Fortunately there are some redeemable details to Killzone’s graphics. When climbing up a ladder you can see your arms and hands climbing and there’s even a separate descending animation where you grab the sides and slide down. You can see empty shells eject from other people’s weapons, corpses normally remain onscreen indefinitely rather than vanishing into thin air and all of the gun switching and loading animations are very cool and complete with opening, cocking, reloading, and even scope opening animations.
Battlefield mode is for on and offline multiplayer and offers numerous modes of game play in addition to standard and team deathmatch, though the menu doesn’t offer any kind of description for these modes nor does it list the objectives. Killzone’s multiplayer is boring due to a lack of rounds; in other words as soon as the objective is complete the game is over, you don’t start again regardless of how much time is left. When playing with a one hour time limit you may have fifty minutes left because there is no option to adjust point requirements for certain types of games. In Assault once the enemy base’s generators are destroyed the game is over.
In Supply Drop, the first team to pick up supplies from the battlefield and return them to their respective base wins. This is usually over very fast due to a lack of rounds and close proximity of supplies to the bases. In Domination you must take over communication beacons by touching them.
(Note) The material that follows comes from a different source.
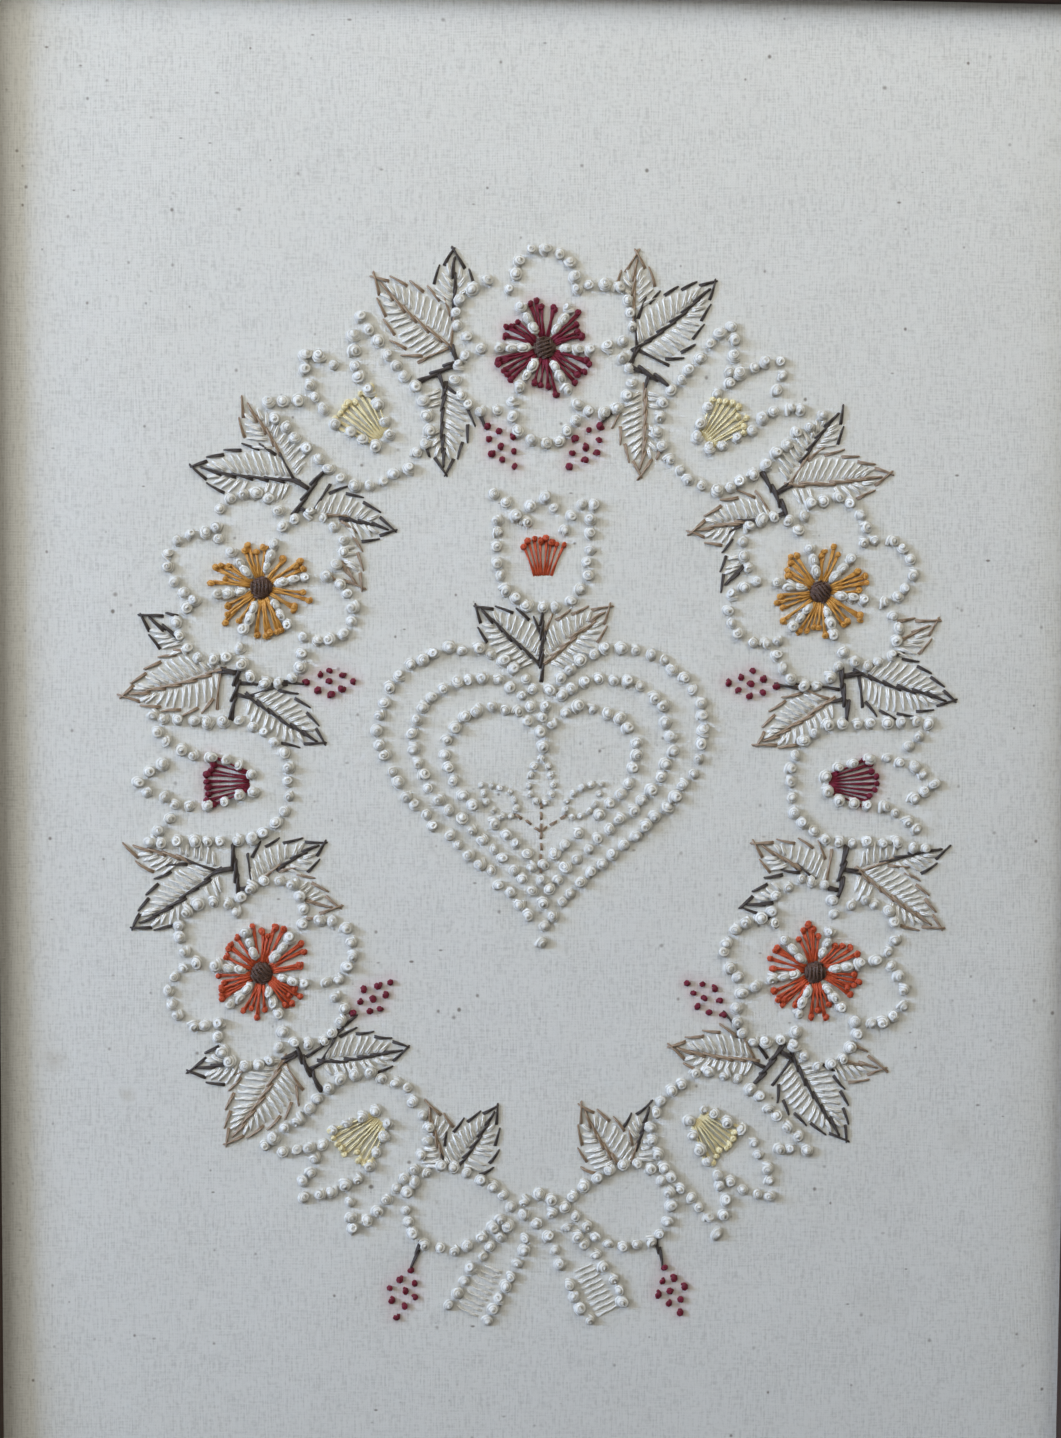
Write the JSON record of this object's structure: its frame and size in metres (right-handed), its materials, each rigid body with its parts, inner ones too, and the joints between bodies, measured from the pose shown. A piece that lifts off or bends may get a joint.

Each beacon you touch is worth a certain amount of points so it’s not a matter of who has them all at once, but rather who reaches the required number of points (though the former would have been a challenging alternative option).
Killzone’s cool features such as enemies recognizing the threat of a grenade and running from it, secondary fire modes on weapons and the ability to play offline against bots in some creative forms of multiplayer would normally make a game fun, but most of these details are overshadowed by buggy graphics and monotonous sound. Killzone will most likely be left in the wake of games like Halo 2 and Half-Life 2.